Corollary 2. Assume the variance of T(X) is nonzero. Then \psi is strictly convex, implying \eta \to \mathbb{E}_\eta[T(X)] is injective. Thus, we can reparameterize the exponential family in terms of \mathbb{E}_\eta[T(X)]. Because T(X) = X for the Poisson and negative binomial distributions in particular, we can parameterize the Poisson and negative binomial densities in terms of their means.
We extend the definition of the exponential family to multiparameter distributions. Results that hold for one-parameter exponential families hold analogously for multiparameter exponential families.
Let the random vector X = (X_1, \dots, X_d) have distribution P_\theta, where \theta \in \Theta \subset \mathbb{R}^k. The family \{P_\theta \} belongs to the k-parameter exponential family if its density can be written as f(x|\theta) = e^{ \sum_{i=1}^k \eta_i(\theta)T_i(x) - \psi(\theta)}h(x), where \begin{cases} \eta_1, \dotsm \eta_k : \mathbb{R}^k \to \mathbb{R} \\ T_1, \dots, T_k : \mathbb{R}^d \to \mathbb{R} \\ \psi : \mathbb{R}^k \to \mathbb{R} \\ h : \mathbb{R}^d \to \mathbb{R} \end{cases} are functions, and \theta \in \mathbb{R}^k. We also require that the dimension of \theta = (\theta_1, \dots, \theta_n) equal the dimension of (\eta_1(\theta), \dots, \eta_k(\theta)). (If the dimension of the latter exceeds that of the former, the distribution is said to belong to the curved exponential family.)
Examples of the multiparameter exponential family include the normal distribution with unknown mean and variance and generalized linear models (GLMs). We will provide more detailed examples of multiparameter exponential families in the upcoming post on GLMs.
We briefly list some properties of the multiparameter exponential family related to sufficiency, reparameterization, convexity, and moments.
The vector [T_1(X), \dots, T_k(X)]^T is a sufficient statistic for the parameter \theta. This follows from the Neyman-Fisher factorization theorem.

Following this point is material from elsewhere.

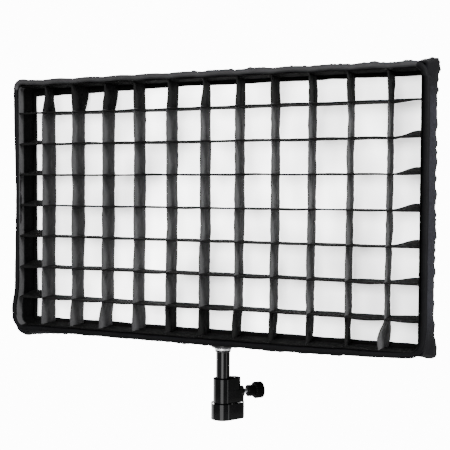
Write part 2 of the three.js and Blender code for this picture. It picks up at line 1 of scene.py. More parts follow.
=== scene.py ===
import random
from math import acos, asin, cos, pi, radians, sin, tan, tau
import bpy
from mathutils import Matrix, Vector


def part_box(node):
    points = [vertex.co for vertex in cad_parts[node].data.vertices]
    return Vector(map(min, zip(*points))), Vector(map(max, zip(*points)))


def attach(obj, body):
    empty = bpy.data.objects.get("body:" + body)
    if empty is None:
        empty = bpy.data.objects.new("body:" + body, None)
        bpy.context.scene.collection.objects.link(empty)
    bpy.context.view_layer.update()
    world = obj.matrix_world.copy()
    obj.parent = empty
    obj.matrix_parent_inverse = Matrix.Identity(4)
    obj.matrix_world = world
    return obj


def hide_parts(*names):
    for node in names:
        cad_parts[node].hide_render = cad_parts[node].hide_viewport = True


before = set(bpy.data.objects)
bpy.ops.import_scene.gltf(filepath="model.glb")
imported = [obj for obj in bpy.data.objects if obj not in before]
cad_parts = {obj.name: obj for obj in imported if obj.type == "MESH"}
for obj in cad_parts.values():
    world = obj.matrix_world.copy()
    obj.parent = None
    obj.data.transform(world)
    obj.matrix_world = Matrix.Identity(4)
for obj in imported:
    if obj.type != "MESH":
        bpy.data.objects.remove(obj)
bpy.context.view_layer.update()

from types import SimpleNamespace

import bpy
import bmesh
import numpy as np
from mathutils import Matrix, Vector, noise

# The head is laid out in millimetres: X across, depth behind the rim's front, and height above
# the panel's centre. Everything is placed from the CAD nodes' boxes.

MM = 0.001
rim_low, rim_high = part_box("rim_sleeve")
FRONT_Y = rim_low.y
CENTRE_Z = (rim_low.z + rim_high.z) / 2
HALF_WIDTH = rim_high.x / MM
HALF_HEIGHT = (rim_high.z - rim_low.z) / 2 / MM
RIM_BACK = (rim_high.y - FRONT_Y) / MM
AXIS = -FRONT_Y / MM  # the stand's axis, as a depth

COLUMNS = 12
ROWS = 8
CELL_WIDTH = 50.0
CELL_HEIGHT = 44.5
STRIP_DEPTH = 34
ALL_SMOOTH = 180  # an angle in degrees that leaves no edge sharp
LARGE_FACE = 12  # square millimetres, from which a face of a rounded piece is shaded flat
FILLET_POINTS = 5
RIM_PATH = (HALF_WIDTH - 4, HALF_HEIGHT - 4, 16, 2.2)  # half sizes, corner radius and spacing
CLAMP_TURN = radians(45)  # from the panel's right to the collars' ears and the lock knob

# The camera stands in front and to the right, a little above the panel's centre.
YAW = 0.4026
PITCH = 0.0405
ROLL = 0.0052
LENS = 69.67
CAMERA_SPOT = (484.5, -1051.1, 24.4)
LOOK = Vector((-sin(YAW) * cos(PITCH), cos(YAW) * cos(PITCH), -sin(PITCH)))

SURROUND = 0.25  # radiance all round
BACKDROP = 13.0  # radiance of the white backdrop
BACKDROP_END, BACKDROP_START = 28, 21  # degrees from its middle, where its fade ends and starts
FLOOR_LEVEL = -2.0
FLOOR_RADIUS = 6
# Light panels, in metres: name, azimuth from the front towards +X in degrees, distance from the
# stand's axis, lower and upper edge above the stand's foot, width and radiance.
LIGHTS = (
    ("key", 73, 2.2, 0.8, 1.8, 0.4, 290),
    ("front", -2, 2.7, 0.5, 1.5, 1.2, 56),
    ("low_front", 13, 2.4, -1.4, 0.0, 1.4, 4.2),
    ("left_strip", -96, 1.6, -1.2, 1.2, 1.0, 2.5),
    ("right_strip", 83, 1.6, -1.2, 0.2, 0.24, 2.6),
)


def to_head(point):
    """A scene point as (x, depth, height) in the head's millimetres."""
    return point.x / MM, (point.y - FRONT_Y) / MM, (point.z - CENTRE_Z) / MM


def span(node):
    """The lowest and highest corner of a CAD node's box, as head points."""
    return [to_head(corner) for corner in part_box(node)]


def middle(node):
    """The middle of a CAD node's box, as a head point."""
    return [(a + b) / 2 for a, b in zip(*span(node))]


def place(points):
    """Head points as scene points."""
    return np.asarray(points, float) * MM + np.array([0, FRONT_Y, CENTRE_Z])


def smooth_step(value):
    value = np.clip(value, 0, 1)
    return value * value * (3 - 2 * value)


def bell(value, centre, width):
    """A smooth bump of height 1 round a centre."""
    return np.exp(-(((np.asarray(value, float) - centre) / width) ** 2))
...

We can reparameterize multivariate distributions as well. Similar to the one-parameter case, let \begin{cases} \eta_1^* = \eta_1(\theta_1, \dots, \theta_k) \\ \dots \\ \eta_k^* = \eta_k(\theta_1, \dots, \theta_k). \end{cases} Typically, we can invert this vector-valued function, i.e., we can express \theta_1, \dots, \theta_k in terms of \eta_1^*, \dots, \eta_k^*. In this case, we can write the multiparameter exponential family in canonical form: f(x|\eta) = e^{ \sum_{i=1}^k \eta_i T_i(x) - \psi(\eta)}h(x), where \eta \in \mathbb{R}^k, T_1, \dots T_k: \mathbb{R}^d \to \mathbb{R}, \psi: \mathbb{R}^k \to \mathbb{R}, and h:\mathbb{R}^d \to \mathbb{R}. The set \mathcal{T} over which the natural parameters vary is called the natural parameter space.
The natural parameter space \mathcal{T} is convex, and the function \psi: \mathbb{R}^k \to \mathbb{R} is convex over \mathcal{T}. Thus, the log-likelihood for the natural parameter \eta of a k-parameter exponential family is concave. The proof of this assertion in multiparameter families likewise leverages Holder’s inequality.

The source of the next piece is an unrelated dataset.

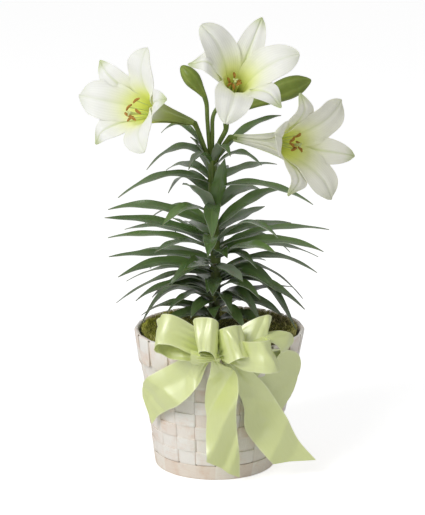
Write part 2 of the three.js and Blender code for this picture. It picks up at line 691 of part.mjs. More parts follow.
function tailsSolid([left, right], strips) {
  const back = KNOT_BACK + 4.7;
  const front = KNOT_BACK + GAP;
  const pinch = new THREE.BoxGeometry(right - left, back - front, 9);
  pinch.translate((left + right) / 2, (front + back) / 2, PINCH_TOP - 4.5);
  return fuse([solidOf(pinch), ...strips.map((pairs) => ribbonStrip(pairs, 9))]);
}

// The wire that holds the bow: from the pinched tails over the rim and down inside the wall
function bowWireSolid() {
  const top = PINCH_TOP + GAP + WIRE_RADIUS;
  const line = new THREE.CatmullRomCurve3([
    new THREE.Vector3(KNOT.x, KNOT_BACK + 1, top), new THREE.Vector3(KNOT.x, KNOT_BACK + 4.7, top),
    new THREE.Vector3(KNOT.x, -83.6, 143.1), new THREE.Vector3(KNOT.x, -80.4, 142),
    new THREE.Vector3(KNOT.x, -79.3, 138.5), new THREE.Vector3(KNOT.x, -77.4, 124),
  ]);
  return rod(line, () => WIRE_RADIUS, 6, 9);
}

// The model
const model = new THREE.Group();

function addPart(name, solid, color, roughness, parent = model) {
  const mesh = solid.getMesh();
  const geometry = new THREE.BufferGeometry();
  geometry.setAttribute("position", new THREE.BufferAttribute(mesh.vertProperties, 3));
  geometry.setIndex(new THREE.BufferAttribute(mesh.triVerts, 1));
  geometry.computeVertexNormals();
  const material = new THREE.MeshStandardMaterial({ color, roughness, metalness: 0, flatShading: true });
  const part = new THREE.Mesh(geometry, material);
  part.name = name;
  parent.add(part);
  return part;
}

const CHIP_WHITE = "#e6ded3";
const CHIP_TAN = "#d9c7b2";
const LEAF_GREEN = "#36522b";
const LILY_WHITE = "#f2f2ea";
const RIBBON_GREEN = "#cfe08a";

// The basket and what it holds lean a little to the right
const basket = new THREE.Group();
basket.matrixAutoUpdate = false;
basket.matrix.set(1, 0, BASKET_LEAN, 0, 0, 1, 0, 0, 0, 0, 1, 0, 0, 0, 0, 1);
model.add(basket);

addPart("base", disc(BASE_RADIUS, 0, BASE_THICKNESS, 40), CHIP_TAN, 0.8, basket);
addPart("band", chipRing(GAP, BAND_HEIGHT, () => CHIP_STEP), CHIP_TAN, 0.8, basket);
for (let row = 0; row < WEAVER_COUNT; row += 1) {
  const foot = WEAVER_FOOT + WEAVER_PITCH * row;
  const offset = (i) => ((i + row) % 2 === 0 ? CHIP_STEP : -CHIP_STEP);
  addPart(`weaver_${row + 1}`, chipRing(foot, foot + WEAVER_HEIGHT, offset), CHIP_WHITE, 0.8, basket);
}
addPart("hoop", chipRing(HOOP_FOOT, BASKET_HEIGHT - CHIP - GAP, () => CHIP_STEP), CHIP_TAN, 0.8, basket);
const stake = stakeSolid();
for (let i = 0; i < STAKE_COUNT; i += 1) {
  addPart(`stake_${i + 1}`, stake, CHIP_WHITE, 0.8, basket).rotation.z = stakeAngle(i);
}

addPart("grow_pot", growPotSolid(), "#4a4742", 0.5, basket);
addPart("soil", soilSolid(), "#3a2c22", 1, basket);
addPart("moss", mossSolid(), "#6f7a35", 1, basket);
addPart("leafy_stem", leafyStemSolid(), LEAF_GREEN, 0.45);

for (const bloom of BLOOMS) {
  const { axis, first, second } = bloomAxes(bloom);
  const place = new THREE.Group();
  place.position.copy(vec(bloom.base));
  place.quaternion.setFromRotationMatrix(new THREE.Matrix4().makeBasis(first, second, axis));
  model.add(place);
  addPart(bloom.name, perianthSolid(bloom), LILY_WHITE, 0.5, place);
  addPart(`${bloom.name}_stamens`, stamensSolid(bloom), "#c9d38a", 0.6, place);
}
for (const bud of BUDS) addPart(bud.name, budSolid(bud), "#6d8440", 0.5);

addPart("bow_loops", bowLoopsSolid(), RIBBON_GREEN, 0.35);
addPart("bow_tails_left", tailsSolid(PINCH_LEFT, [TAIL_LEFT, TAIL_CENTRE]), RIBBON_GREEN, 0.35);
addPart("bow_tails_right", tailsSolid(PINCH_RIGHT, [TAIL_RIGHT, TAIL_FAR]), RIBBON_GREEN, 0.35);
addPart("bow_wire", bowWireSolid(), "#5f7a3c", 0.6);

export default model;
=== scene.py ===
import bpy
import math
from mathutils import Matrix, Vector, noise


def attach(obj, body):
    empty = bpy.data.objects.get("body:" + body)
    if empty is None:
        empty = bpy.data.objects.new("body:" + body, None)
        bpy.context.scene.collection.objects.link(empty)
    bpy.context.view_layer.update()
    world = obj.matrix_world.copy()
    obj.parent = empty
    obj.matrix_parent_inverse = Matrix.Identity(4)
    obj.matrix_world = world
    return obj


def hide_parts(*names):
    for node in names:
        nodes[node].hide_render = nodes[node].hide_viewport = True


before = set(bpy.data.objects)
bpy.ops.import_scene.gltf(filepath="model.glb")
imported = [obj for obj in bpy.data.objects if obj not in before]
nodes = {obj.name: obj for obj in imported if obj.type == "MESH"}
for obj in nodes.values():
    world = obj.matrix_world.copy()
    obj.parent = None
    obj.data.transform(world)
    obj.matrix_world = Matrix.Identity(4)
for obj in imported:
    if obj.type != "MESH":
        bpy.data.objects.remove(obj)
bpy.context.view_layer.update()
mm = 0.001
up = Vector((0, 0, 1))

# Easter lily in a chip-wood basket with a ribbon bow. Shapes are worked out in millimetres,
# in the frame of the solids, and turned into metres when a mesh is made.
print("camera and light")

photoView = {"place": (-0.0025, -1.7, 0.619), "target": (-0.0025, 0, 0.213), "lens": 122.2, "sensor": 36}
studio = {
    "world": 0.46, "lightTarget": (0, 0, 0.25),
    "keyPlace": (-1.4, -1.6, 1.62), "keySize": 1.1, "keyPower": 34,
    "fillPlace": (1.7, -1.2, 1.0), "fillSize": 1.6, "fillPower": 2,
    "floorSize": 24, "floorGlow": 0.57,
}


def aimAt(item, target):
    item.rotation_euler = (Vector(target) - item.location).to_track_quat("-Z", "Y").to_euler()


bpy.ops.object.camera_add(location=photoView["place"])
camera = bpy.context.object
camera.name = "photoCamera"
camera.data.sensor_width = photoView["sensor"]
camera.data.lens = photoView["lens"]
aimAt(camera, photoView["target"])
bpy.context.scene.camera = camera
bpy.context.scene.view_settings.view_transform = "Standard"


def softLight(name, place, size, power):
    bpy.ops.object.light_add(type="AREA", location=place)
    light = bpy.context.object
    light.name = name
    light.data.size = size
    light.data.energy = power
    aimAt(light, studio["lightTarget"])


softLight("keyLight", studio["keyPlace"], studio["keySize"], studio["keyPower"])
softLight("fillLight", studio["fillPlace"], studio["fillSize"], studio["fillPower"])
world = bpy.data.worlds.new("studioWorld")
world.use_nodes = True
sky = world.node_tree.nodes["Background"].inputs
sky["Color"].default_value = (1, 1, 1, 1)
sky["Strength"].default_value = studio["world"]
bpy.context.scene.world = world


# Helpers for shapes
def wobble(i, k):  # a repeatable draw between 0 and 1 for copy i, trait k
    value = math.sin(i * 12.9898 + k * 78.233) * 43758.5453
    return value - math.floor(value)


def lerp(a, b, t):
    return a + (b - a) * t


def clamp(x, low=0, high=1):
    return max(low, min(high, x))


def smoothstep(x, low, high):
    x = clamp((x - low) / (high - low))
    return x * x * (3 - 2 * x)


def hill(x, width):  # 1 in the middle, falling off softly on both sides
    return math.exp(-(x / width) ** 2)


def follow(rows, t, column=1):  # a smooth curve through rows of t and values, read at t
    last = len(rows) - 1
    i = 0
    while i < last - 1 and t > rows[i + 1][0]:
        i += 1

    def slope(k):
        a, b = rows[max(k - 1, 0)], rows[min(k + 1, last)]
        return (b[column] - a[column]) / (b[0] - a[0])

    span = rows[i + 1][0] - rows[i][0]
    x = clamp((t - rows[i][0]) / span)
    rise = x * x * (3 - 2 * x)
    bends = slope(i) * span * x * (1 - x) ** 2 - slope(i + 1) * span * x * x * (1 - x)
    return rows[i][column] * (1 - rise) + rows[i + 1][column] * rise + bends


def curveAt(points, t):  # a centripetal spline through points, 0 at the first and 1 at the last
    last = len(points) - 1
    i = min(int(clamp(t) * last), last - 1)
    x = clamp(t) * last - i
    p1, p2 = points[i], points[i + 1]
    p0 = points[i - 1] if i > 0 else 2 * p1 - p2
    p3 = points[i + 2] if i + 2 <= last else 2 * p2 - p1
    d0, d1, d2 = (max((b - a).length, 1e-6) ** 0.5 for a, b in ((p0, p1), (p1, p2), (p2, p3)))
    start = ((p1 - p0) / d0 - (p2 - p0) / (d0 + d1) + (p2 - p1) / d1) * d1
    end = ((p2 - p1) / d1 - (p3 - p1) / (d1 + d2) + (p3 - p2) / d2) * d1
    return (p1 + start * x + (3 * (p2 - p1) - 2 * start - end) * x ** 2
            + (2 * (p1 - p2) + start + end) * x ** 3)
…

Let X = (X_1, \dots, X_d) have distribution \{P_\eta\} belonging to the canonical k-parameter exponential family. Then \nabla \psi(\eta) = \mathbb{E}_\eta[ T_1(X), \dots, T_k(X) ] and \nabla^2 \psi(\eta) = \textrm{Cov}_\eta[T_1(X), \dots, T_k(X)], where \nabla \psi is the gradient of \psi, and \nabla^2\psi is the Hessian of \psi. In words, the gradient of the cumulant-generating function \psi is the expected value of the vector of sufficient statistics [T_1(X), \dots, T_k(X)], and the hessian of \psi is the variance-covariance matrix of the vector of sufficient statistics. Because variance-covariance matrices are positive semi-definite, the function \psi is convex. This is an alternate demonstration of the convexity of \psi. The Hessian of \psi evaulated at \eta sometimes is called the Fisher information matrix (evaluated at \eta).

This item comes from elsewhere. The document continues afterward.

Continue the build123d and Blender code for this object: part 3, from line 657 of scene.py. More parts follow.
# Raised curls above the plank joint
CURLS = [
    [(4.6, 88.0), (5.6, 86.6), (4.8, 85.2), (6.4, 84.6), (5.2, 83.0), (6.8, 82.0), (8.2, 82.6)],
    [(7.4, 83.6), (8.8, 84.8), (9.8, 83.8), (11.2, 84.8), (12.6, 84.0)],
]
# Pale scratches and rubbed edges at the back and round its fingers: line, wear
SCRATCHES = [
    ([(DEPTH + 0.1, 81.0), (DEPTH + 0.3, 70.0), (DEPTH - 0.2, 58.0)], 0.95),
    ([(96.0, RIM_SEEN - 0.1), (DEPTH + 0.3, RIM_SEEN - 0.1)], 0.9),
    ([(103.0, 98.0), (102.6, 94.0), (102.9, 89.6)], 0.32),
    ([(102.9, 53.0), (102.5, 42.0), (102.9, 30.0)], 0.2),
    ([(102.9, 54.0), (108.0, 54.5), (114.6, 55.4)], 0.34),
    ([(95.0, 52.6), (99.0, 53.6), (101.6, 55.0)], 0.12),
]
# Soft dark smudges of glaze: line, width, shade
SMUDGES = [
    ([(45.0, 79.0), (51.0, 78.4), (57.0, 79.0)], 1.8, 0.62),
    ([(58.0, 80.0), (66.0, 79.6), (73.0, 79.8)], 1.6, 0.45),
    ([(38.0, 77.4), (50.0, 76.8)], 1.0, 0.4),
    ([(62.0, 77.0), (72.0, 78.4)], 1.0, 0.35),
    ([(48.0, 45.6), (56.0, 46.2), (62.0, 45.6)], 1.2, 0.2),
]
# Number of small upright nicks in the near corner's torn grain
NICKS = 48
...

The exponential family is a mathematical abstraction that unifies common parametric probability distributions. In this post we defined exponential families and explored some of their basic properties. In the remaining two posts of this mini-series, we will explore the connection between exponential families, information matrices, and GLMs.